Loi de programmation militaire : la NUPES veut plus d’armement

La NUPES, force de proposition du militarisme français.

L’examen de la loi de programmation militaire (LPM) pour la période 2024-2030 avance à grand pas. Avec un budget prévu de 413 milliards d’euros, soit le double par rapport à la LPM de 2019-2025, elle traduit l’accélération de la militarisation de la France.

Actuellement, c’est la commission de défense nationale et des forces armées qui se penche sur l’écriture de la loi. Les députés y font des propositions à travers des amendements qui sont ensuite adoptés ou non et formeront l’ossature générale de la LPM qui devrait normalement être soumis aux débats et au vote du parlement dans le courant de l’été.

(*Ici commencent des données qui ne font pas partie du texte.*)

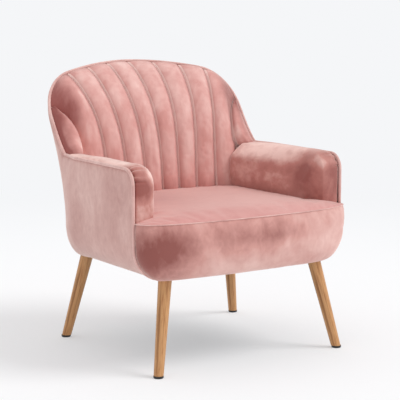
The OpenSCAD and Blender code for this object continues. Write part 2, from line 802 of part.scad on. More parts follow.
module seat_foam() {
    reach = seat_half - cloth - 2 * gap;
    spots = [-1, -0.8, -0.5, 0, 0.5, 0.8, 1];
    n = len(pad_stations) - 1;
    top = [for (i = [0 : n]) [for (u = spots)
        [u * reach, pad_stations[i], seat_top(u * reach, pad_stations[i]) - cloth - 3 * gap]]];
    bottom = [for (y = pad_stations) [for (u = spots) [u * reach, y, felt_z(y) + felt + gap]]];
    color(foam_color) slab(bottom, top);
}

module front_foam() {
    inset = cloth + gap;
    rises = [0, 0.35, 0.7, 0.96];
    angles = [for (i = [1 : len(nose_angles) - 2]) nose_angles[i]];
    front = [for (f = angles) [for (p = nose_line(f, inset, rises))
        [p[0], min(p[1], seat_front_end - 1), p[2]]]];
    back = [for (line = front) [for (p = line) [p[0] * 0.985, seat_front_end, p[2]]]];
    color(foam_color) difference() {
        slab(back, front);
        translate([-half, front_rail_y - gap, 0]) cube([2 * half, nose_depth, frame_top + 8]);
    }
}

// Cross-section of an arm's padding: distance inward from the side, height above the welt's line
function arm_profile(inset, end) =
    let (start = welt_room + inset, width = arm_thickness - start - inset)
    [for (p = [[0, 0], [0.14, 0.65], [0.38, 1], [0.62, 0.7], [0.8, -0.02]])
        [start + p[0] * width, p[1] * arm_crest - inset, end],
     [start + 0.92 * width, -0.38 * arm_roll - inset, end],
     [arm_thickness - inset, -arm_roll - inset, end]];
arm_bottom = seat_z - 15;
arm_end = back_joint - 5;

// Outline of an arm seen from its side, grown by p[1]: up the front, round the corner, back.
// p[0] is the distance inward from the side panel, p[2] the rear end; the outside follows the corner.
function arm_outline(p) =
    let (
        o = p[1],
        forward_o = o > 0 ? 0.3 * o : o,
        r = max(arm_corner_radius + o, 3),
        cy = arm_front - forward_o + r,
        cz = arm_z + o - r,
        side = concat(
            [[arm_front - forward_o, arm_bottom]],
            [for (a = [180, 157.5, 135, 112.5, 90]) [cy + r * cos(a), cz + r * sin(a)]],
            [[(cy + turn_start) / 2, arm_z + o]],
            [for (i = [0 : 3]) [turn_start + (arm_end - turn_start) * i / 4, arm_z + o]],
            [[p[2], arm_z + o]]
        )
    )
    [for (q = side) [arm_x(p[0], q[0]), q[0], q[1]]];
function arm_x(a, y) =
    let (t = arm_thickness - a, share = min(1, t / (arm_thickness - welt_room)))
    seat_half + t - (half - arm_edge_x(max(y, arm_front))) * share * share;

module arm_foam() {
    inset = cloth + gap;
    end = arm_end - 12;
    rings = [for (p = arm_profile(inset, end)) concat(arm_outline(p), [[arm_x(p[0], end), end, arm_bottom]])];
    color(foam_color) difference() {
        loft(rings);
        translate([seat_half + arm_pad - gap, front_post_y - gap, 0])
            cube([arm_thickness, depth, arm_rail_z + ply + gap]);
    }
}
module arm_foam_left() { on_side(-1) arm_foam(); }
module arm_foam_right() { on_side(1) arm_foam(); }

back_foam_thickness = 12;
fan_rows = [0.02, 0.2, 0.4, 0.55, 0.7, 0.8, 0.9];
fan_spots = [0.1, 0.3, 0.5, 0.7, 0.9];
module back_foam() {
    edge = seam_count - 0.1;
    cols = concat([-edge], [for (i = [-2 * seam_count + 1 : 2 * seam_count - 1]) i / 2], [edge]);
    start = cloth + 4 * gap;
    front = [for (v = fan_rows) [for (j = cols) fan_point(j, v, false, start)]];
    back = [for (v = fan_rows) [for (j = cols) fan_point(j, v, false, start + back_foam_thickness)]];
    color(foam_color) slab(back, front);
}

module channel_fillings() {
    rows = fan_rows;
    color("#f6f4ef") {
        for (j = [-seam_count : seam_count - 1]) slab(
            [for (v = rows) [for (s = fan_spots) fan_point(j + s, v, false, cloth + gap - 0.1)]],
            [for (v = rows) [for (s = fan_spots) fan_point(j + s, v, true, cloth + gap)]]
        );
        both_sides() slab(
            [for (w = rows) [for (s = fan_spots) wing_point(s, w, false, cloth + gap - 0.1)]],
            [for (w = rows) [for (s = fan_spots) wing_point(s, w, true, cloth + gap)]]
        );
    }
}

// ---- Boards behind the outside covers ----

side_stations = concat(
    [for (d = [welt_room, 12, 28, 60]) arm_front + d],
    [for (t = [0, 0.3, 0.55, 0.8]) turn_start + arm_turn * t]);
side_places = [0, 0.08, 0.16, 0.24, 0.32, 0.4, 0.49, corner_seam_q];
rear_places = [corner_seam_q + 0.005, 0.64, 0.7, 0.76, 0.84, 0.92, 1];

module side_board() {
    inset = cloth + gap;
    rises = [0, 0.2, 0.4, 0.6, 0.8];
    function wall(i) = concat(
        [for (y = concat([front_post_y], [for (k = [4 : 7]) side_stations[k]])) side_line(y, i, rises)],
        [for (k = [0 : 6]) back_line(side_places[k], i, rises)]
    );
    color("#b9a88c") slab(wall(inset), wall(inset + board));
}
module side_board_left() { on_side(-1) side_board(); }
module side_board_right() { on_side(1) side_board(); }

module back_board() {
    inset = cloth + gap;
    rises = [0, 0.15, 0.3, 0.45, 0.6, 0.75];
    places = [for (k = [1 : len(rear_places) - 1]) rear_places[k]];
    function mirrored(line) = [for (p = line) [-p[0], p[1], p[2]]];
    function wall(i) = concat(
        [for (q = places) back_line(q, i, rises)],
        [for (k = [len(places) - 2 : -1 : 0]) mirrored(back_line(places[k], i, rises))]
    );
    color("#b9a88c") slab(wall(inset), wall(inset + board));
}

// ---- Velvet covers ----

module seat_top_cover() {
    angles = [for (i = [0 : 16]) 176 - 172 * i / 16];
    inner = seat_half - 1;
    wide = half - 2 * cloth;
    join = seat_front_end - 2;
    function across(y, w) = [for (f = angles)
        let (x = max(-1, min(1, nose_foot(f)[0] / half)) * w) [x, y, seat_top(x, y)]];
    top = concat(
        [[for (f = angles) let (p = nose_foot(f)) [p[0] * 0.98, p[1] + 3, seat_z]]],
        [[for (f = angles) let (p = nose_foot(f), x = p[0] * 0.975, y = p[1] + 3 + (join - p[1] - 3) * 0.45)
            [x, y, seat_top(x, y)]]],
        [across(join, wide)],
        [for (y = pad_stations) across(y, inner)]
    );
    color(velvet) slab([for (row = top) [for (p = row) p - [0, 0, cloth]]], top);
}

module front_border_cover() {
    rises = [0, 0.35, 0.7, 1];
    color(velvet) slab([for (f = nose_angles) nose_line(f, cloth, rises)],
        [for (f = nose_angles) nose_line(f, 0, rises)]);
}

module arm_cover() {
    function sheet(i) = concat(
        [for (p = arm_profile(i, arm_end)) arm_outline(p)],
        [let (ring = arm_outline([arm_thickness - i, -arm_roll - i, arm_end]))
            let (start = ring[0][1] + 8, n = len(ring) - 1)
            [for (k = [0 : n]) [seat_half + i, start + (arm_end - start) * k / n, arm_bottom - 5]]]
    );
    color(velvet_light) slab(sheet(cloth), sheet(0));
}
module arm_cover_left() { on_side(-1) arm_cover(); }
module arm_cover_right() { on_side(1) arm_cover(); }

module side_cover() {
    function wall(i) = concat(
        [for (y = side_stations) concat(tucked(side_foot(y), i), side_line(y, i, side_rises))],
        [for (q = side_places) concat(tucked(back_foot_point(q), i), back_line(q, i, side_rises))]
    );
    color(velvet_light) slab(wall(0), wall(cloth));
}
module side_cover_left() { on_side(-1) side_cover(); }
module side_cover_right() { on_side(1) side_cover(); }

module back_outer_cover() {
    places = rear_places;
    function mirrored(line) = [for (p = line) [-p[0], p[1], p[2]]];
    function line(q, i) = concat(tucked(back_foot_point(q), i), back_line(q, i, back_rises));
    function wall(i) = concat(
        [for (q = places) line(q, i)],
        [for (k = [len(places) - 2 : -1 : 0]) mirrored(line(places[k], i))]
    );
    color(velvet_light) slab(wall(0), wall(cloth));
}

module back_channel_cover() {
    cols = concat([for (j = [-seam_count : seam_count - 1]) each [for (s = concat([0], fan_spots)) j + s]],
        [seam_count]);
    rows = concat([0], fan_rows, [0.98]);
    wing_spots = concat([0.012], fan_spots, [1]);
    function sheet(in) = [for (v = rows) [for (j = cols) fan_point(j, v, true, in)]];
    function wing(in) = [for (w = concat(wing_foot, rows)) [for (s = wing_spots) wing_point(s, w, true, in)]];
    color(velvet) {
        slab(sheet(cloth), sheet(0));
        both_sides() slab(wing(cloth), wing(0));
    }
}

module dust_cover() {
    color("#26262a") translate([0, 0, under + gap]) linear_extrude(cloth - gap) difference() {
        polygon(floor_edge(cloth + gap));
        for (l = legs) translate([l[0] * leg_x, leg_y(l[1])]) circle(d = bolt_diameter + 6, $fn = 32);
    }
}

// ---- Piping ----

module side_welt() {
    r = arm_corner_radius;
    low = [for (a = [12, 24, 36, 48, 60, 75, 90])
        [half - tuck_radius + tuck_radius * sin(a), arm_front, under + tuck_radius - tuck_radius * cos(a)]];
    up = [for (z = [seat_z, seat_z + 45, arm_z - r]) [half, arm_front, z]];
    turn = [for (a = [165, 150, 135, 120, 105, 90])
        [half, arm_front + r + r * cos(a), arm_z - r + r * sin(a)]];
    straight = turn_start - arm_front - r;
    along = concat(
        [for (t = [0.3, 0.65]) [half, arm_front + r + straight * t, arm_z]],
        [for (i = [0 : 5]) let (y = turn_start + (arm_turn - welt_room) * i / 5) [arm_edge_x(y), y, arm_z]]);
    color(velvet_light) cord(concat(low, up, turn, along), welt_diameter, [1, -1, 0]);
}
module side_welt_left() { on_side(-1) side_welt(); }
module side_welt_right() { on_side(1) side_welt(); }

module back_welt() {
    rear = [for (k = [1 : len(rear_places) - 2]) rear_places[k]];
    right = [for (q = concat(side_places, rear)) edge_point(q)];
    left = [for (k = [len(right) - 1 : -1 : 0]) [-right[k][0], right[k][1], right[k][2]]];
    color(velvet_light) cord(concat(right, [edge_point(1)], left), welt_diameter, [0, 1, 0]);
}

seam_cord = 3;
module seat_welt() {
    route = [for (f = nose_angles) let (p = nose_foot(f), o = nose_out(f))
        [p[0] - o[0] * seam_cord / 2, p[1] - o[1] * seam_cord / 2, seat_z + seam_cord / 2 + gap]];
    color(velvet_light) cord(route, seam_cord, [0, 0, 1]);
}

leg_front_left();
leg_front_right();
leg_rear_left();
leg_rear_right();
leg_glides();
glide_nails();
leg_bolts();
leg_insert_nuts();
leg_blocks();
seat_front_rail();
seat_rear_rail();
seat_rail_left();
seat_rail_right();
arm_front_post_left();
arm_front_post_right();
arm_rear_post_left();
arm_rear_post_right();
arm_rail_left();
arm_rail_right();
back_post_left();
back_post_right();
back_top_rail();
back_lower_rail();
frame_screws();
seat_springs();
spring_clips();
spring_tie_wires();
back_webbing();
seat_pad_felt();
seat_foam();
front_foam();
arm_foam_left();
arm_foam_right();
back_foam();
channel_fillings();
side_board_left();
side_board_right();
back_board();
seat_top_cover();
front_border_cover();
arm_cover_left();
arm_cover_right();
side_cover_left();
side_cover_right();
back_channel_cover();
back_outer_cover();
side_welt_left();
side_welt_right();
back_welt();
seat_welt();
dust_cover();
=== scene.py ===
"""Looks of an upholstered armchair: velvet covers, piping, padded channels, oak legs and plastic glides.

All lengths are in metres. The front faces -Y, +X is to the right seen from the front, +Z is up. What the
chair has on both sides is made by functions of side: 1 is the right, -1 the left.
"""
import math

import bpy
import numpy as np
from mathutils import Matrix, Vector, noise


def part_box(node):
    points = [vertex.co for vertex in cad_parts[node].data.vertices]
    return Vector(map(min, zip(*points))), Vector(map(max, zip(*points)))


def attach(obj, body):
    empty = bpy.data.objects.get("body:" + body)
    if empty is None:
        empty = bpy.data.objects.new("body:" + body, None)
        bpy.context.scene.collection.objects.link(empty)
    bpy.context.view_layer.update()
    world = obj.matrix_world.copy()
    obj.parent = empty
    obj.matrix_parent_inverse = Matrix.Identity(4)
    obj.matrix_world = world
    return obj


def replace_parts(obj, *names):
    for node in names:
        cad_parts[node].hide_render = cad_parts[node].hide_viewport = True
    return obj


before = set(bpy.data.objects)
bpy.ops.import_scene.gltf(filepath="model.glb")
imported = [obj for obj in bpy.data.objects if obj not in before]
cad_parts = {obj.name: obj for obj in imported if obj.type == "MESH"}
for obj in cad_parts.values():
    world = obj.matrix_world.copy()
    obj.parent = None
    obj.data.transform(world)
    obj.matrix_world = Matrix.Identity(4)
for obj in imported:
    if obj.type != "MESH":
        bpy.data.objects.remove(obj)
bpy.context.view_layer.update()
MM = 0.001

# ---- Camera -------------------------------------------------------------------------------------

camera_data = bpy.data.cameras.new("camera")
camera_data.lens = 123.6
camera_data.sensor_width = 36
camera_data.clip_end = 60
camera = bpy.data.objects.new("camera", camera_data)
camera.location = (-1.9950, -3.1713, 0.9495)
camera.rotation_mode = "QUATERNION"
camera.rotation_quaternion = Vector((0.534, 0.832, -0.148)).to_track_quat("-Z", "Y")
bpy.context.scene.collection.objects.link(camera)
bpy.context.scene.camera = camera

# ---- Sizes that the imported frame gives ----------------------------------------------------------

CORD = 3.5 * MM                                     # radius of the covered piping cord
PROUD = 0.6 * MM                                    # how far the cord's cover stands out from it
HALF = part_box("side_cover_right")[1].x              # half of the width over the side panels
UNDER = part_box("side_cover_right")[0].z             # height of the underside
SEAM_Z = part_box("front_border_cover")[1].z + 0.3 * MM  # seam along the front of the seat
ARM_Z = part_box("side_welt_right")[1].z - CORD       # piping along the top of an arm
TOP_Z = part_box("back_welt")[1].z - CORD             # piping at the top of the back
FRONT_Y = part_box("front_border_cover")[0].y         # front of the seat
TOP_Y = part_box("back_welt")[1].y - CORD             # piping at the rear of the top edge
SEAT_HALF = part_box("arm_cover_right")[0].x          # half of the width between the arms
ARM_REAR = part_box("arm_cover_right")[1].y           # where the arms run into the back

# ---- Sizes of the covers' shapes, as the construction has them ----------------------------------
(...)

Remarquons, hélas encore une fois, qu’on ne trouve que sur agauche.org un suivi sérieux de l’évolution de cette loi, pourtant capitale dans la période actuelle marquée par la tendance à la guerre mondiale de repartage et dont le projet de LPM est l’illustration.

Et s’il faut la suivre, c’est également parce qu’elle en dit long sur la situation politique du pays où n’existe aucune contestation de cette tendance à la militarisation.

On ne sera nullement étonné du soutien des députés de la majorité, ni que les députés RN jouent la surenchère quant à l’augmentation des matériels interarmées (les dites « cibles d’acquisition »), à leur goût sous-évalués dans l’actuelle projet de LPM.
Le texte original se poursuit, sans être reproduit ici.